[START OF DATASET CONTENT]

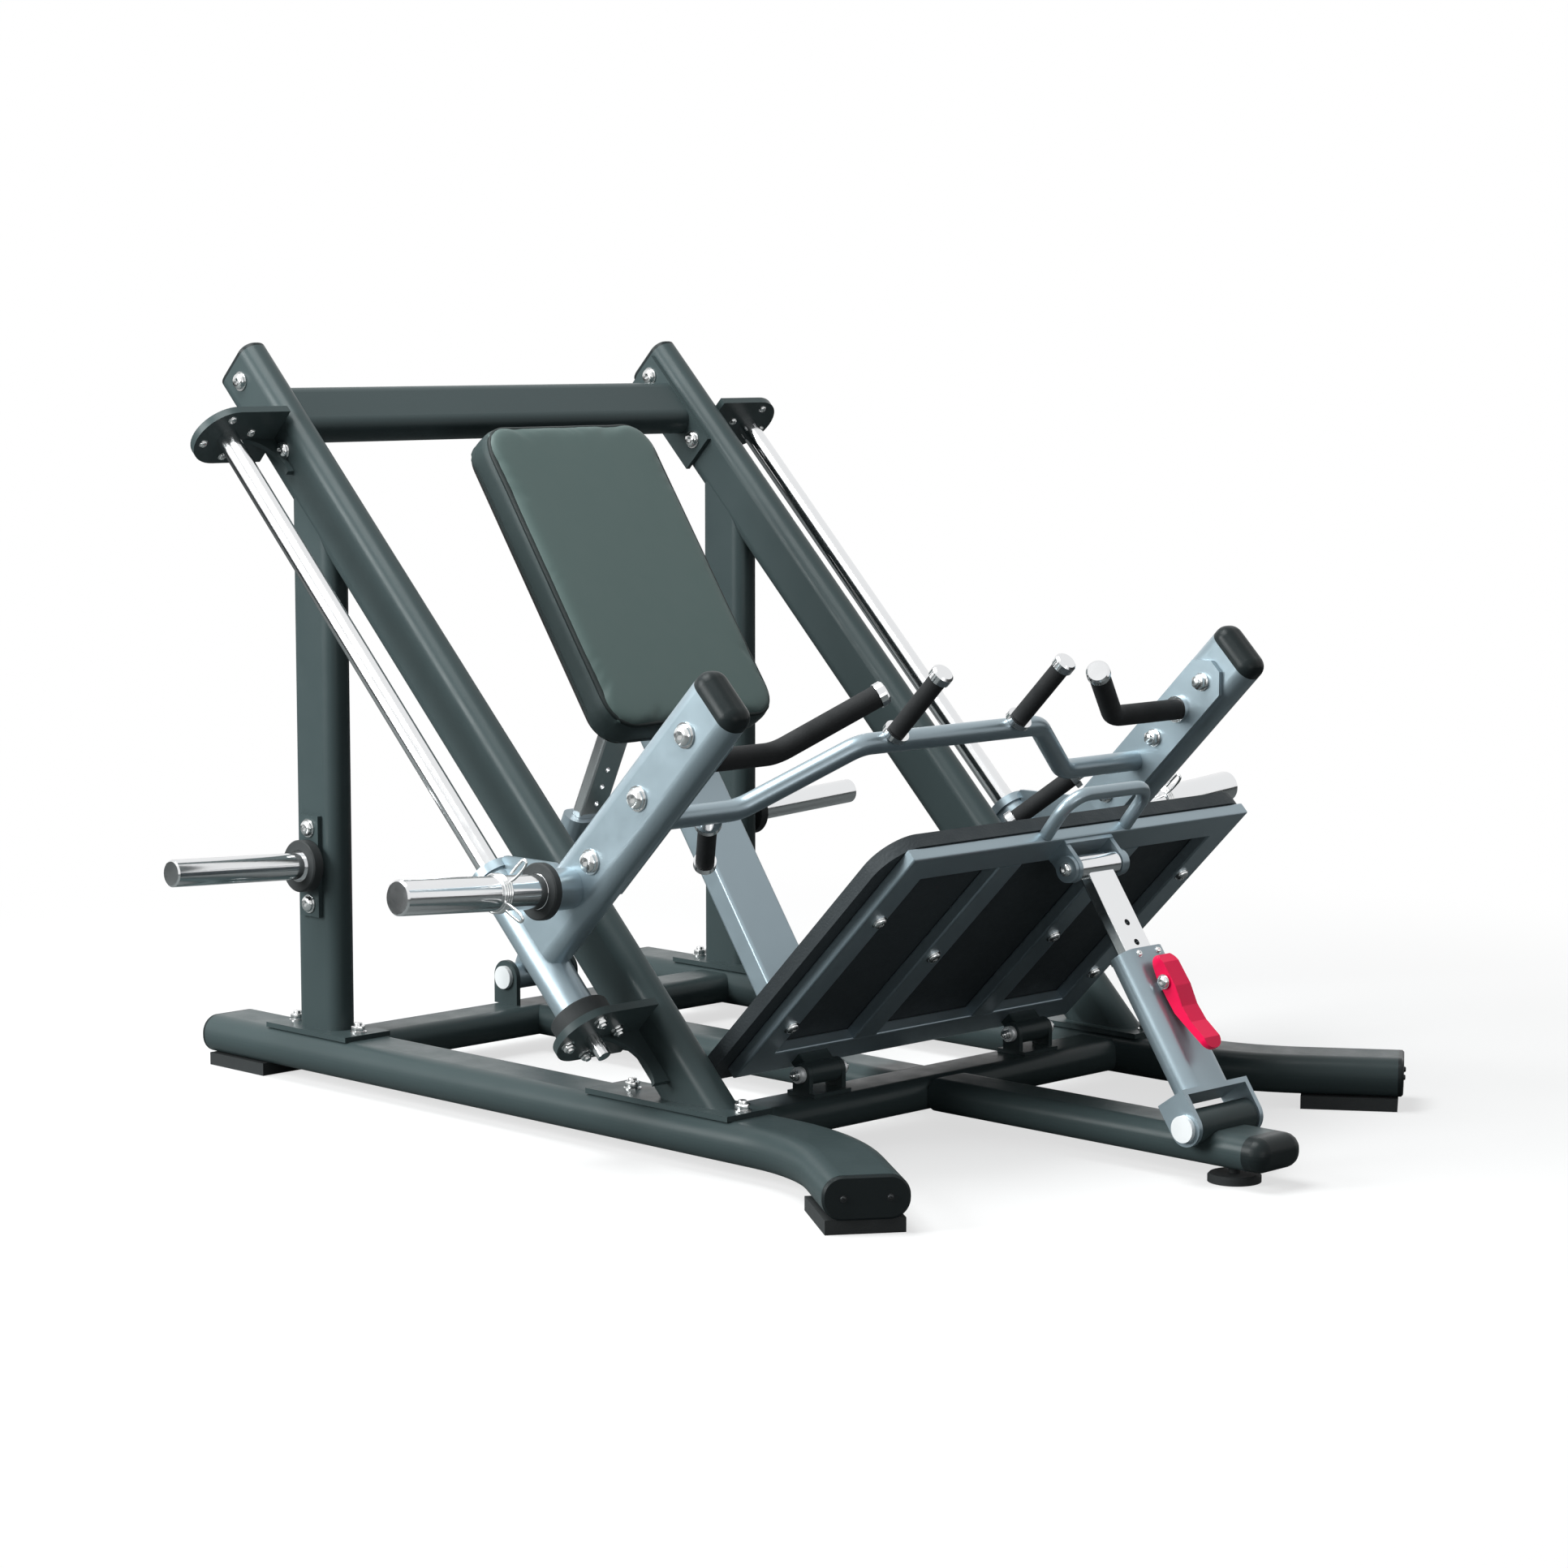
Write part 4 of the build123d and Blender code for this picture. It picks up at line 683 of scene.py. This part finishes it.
pad = settled(pad_blank(), 0.0055, 4.0, 0.005)
pad.name = "vinyl_back_pad"
pad.data.name = "vinyl_back_pad"
seam_height, hem_height, side_zone = 0.0475, 0.010, 0.022
half_w, half_h = pad_width / 2, pad_height / 2
for v in pad.data.vertices:
    inset = min(half_w - abs(v.co.x), half_h - abs(v.co.y))
    if inset < side_zone:
        pull = 0.0022 * math.exp(-(((v.co.z - seam_height) / 0.006) ** 2))
        pull += 0.0010 * math.exp(-(((v.co.z - hem_height) / 0.003) ** 2))
        v.co.x -= math.copysign(pull, v.co.x) * min(1, abs(v.co.x) / half_w)
        v.co.y -= math.copysign(pull, v.co.y) * min(1, abs(v.co.y) / half_h)
smooth = pad.modifiers.new("finer", "SUBSURF")
smooth.levels = 1
smooth.render_levels = 1
bpy.ops.object.select_all(action="DESELECT")
pad.select_set(True)
bpy.context.view_layer.objects.active = pad
bpy.ops.object.modifier_apply(modifier="finer")
bpy.ops.object.shade_smooth()


def round_pad(name, height, thick, proud):
    """Closed line of piping or thread that lies on the pad's side at one height."""
    points = []
    steps, clear_of_pad = 96, 0.6
    for k in range(steps):
        turn = 2 * math.pi * k / steps
        aim = Vector((math.cos(turn) / half_h, math.sin(turn) / half_w, 0)).normalized()
        start = Vector((aim.x * clear_of_pad, aim.y * clear_of_pad, height))
        hit, spot, normal, _ = pad.ray_cast(start, -aim)
        if hit:
            points.append(spot + Vector((normal.x, normal.y, 0)).normalized() * proud)
    piece = swept(name, points, thick, rounding=3, closed=True)
    for face in piece.data.polygons:
        face.use_smooth = True
    return piece


piping = round_pad("pad_piping", seam_height, 0.0100, -0.0030)
hem = round_pad("pad_back_seam", hem_height, 0.0016, 0.0002)
below_seam = [k for k, face in enumerate(pad.data.polygons) if face.center.z < seam_height]
# The piping and the back seam take near-black vinyl, which is painted shadow of their grooves.
for piece, cloth in ((pad, vinyl), (piping, seam_shade_vinyl), (hem, seam_shade_vinyl)):
    piece.data.transform(pad_place)
    piece.data.materials.clear()
    piece.data.materials.append(cloth)
    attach(piece, "backrest")
# Faces below the seam take the darker side vinyl, which is painted shade of the side band.
pad.data.materials.append(side_shade_vinyl)
for k in below_seam:
    pad.data.polygons[k].material_index = 1
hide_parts("back_pad")

for pattern in (screw, nut):
    bpy.data.objects.remove(pattern)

[END OF DATASET CONTENT]

**YOUR OBJECTIVE:** Return nothing but the lines from the start of the listing above through the line containing "bpy.ops.object.shade_smooth()", exactly as given.

**PROBLEM SOLUTION:**
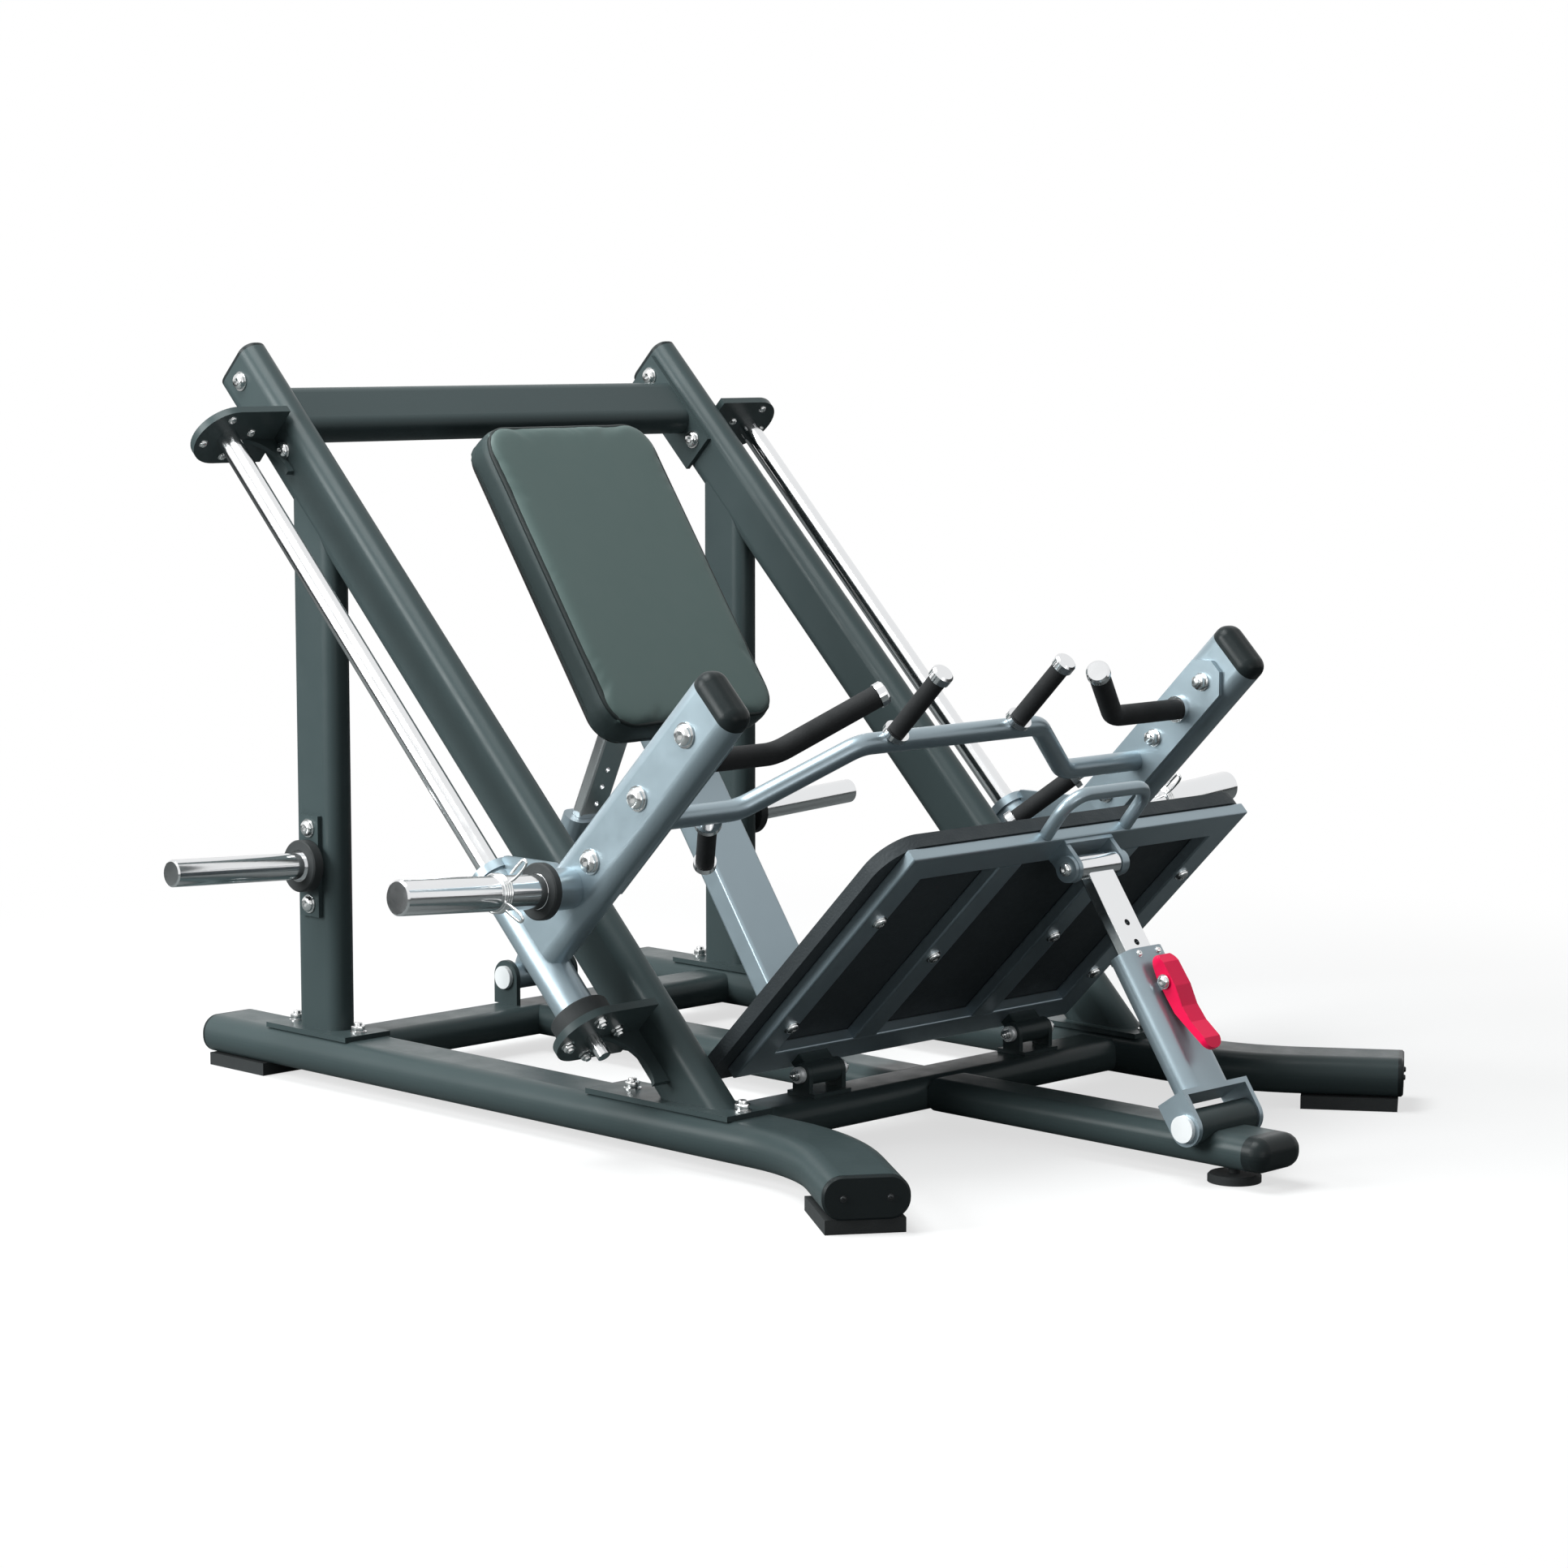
Write part 4 of the build123d and Blender code for this picture. It picks up at line 683 of scene.py. This part finishes it.
pad = settled(pad_blank(), 0.0055, 4.0, 0.005)
pad.name = "vinyl_back_pad"
pad.data.name = "vinyl_back_pad"
seam_height, hem_height, side_zone = 0.0475, 0.010, 0.022
half_w, half_h = pad_width / 2, pad_height / 2
for v in pad.data.vertices:
    inset = min(half_w - abs(v.co.x), half_h - abs(v.co.y))
    if inset < side_zone:
        pull = 0.0022 * math.exp(-(((v.co.z - seam_height) / 0.006) ** 2))
        pull += 0.0010 * math.exp(-(((v.co.z - hem_height) / 0.003) ** 2))
        v.co.x -= math.copysign(pull, v.co.x) * min(1, abs(v.co.x) / half_w)
        v.co.y -= math.copysign(pull, v.co.y) * min(1, abs(v.co.y) / half_h)
smooth = pad.modifiers.new("finer", "SUBSURF")
smooth.levels = 1
smooth.render_levels = 1
bpy.ops.object.select_all(action="DESELECT")
pad.select_set(True)
bpy.context.view_layer.objects.active = pad
bpy.ops.object.modifier_apply(modifier="finer")
bpy.ops.object.shade_smooth()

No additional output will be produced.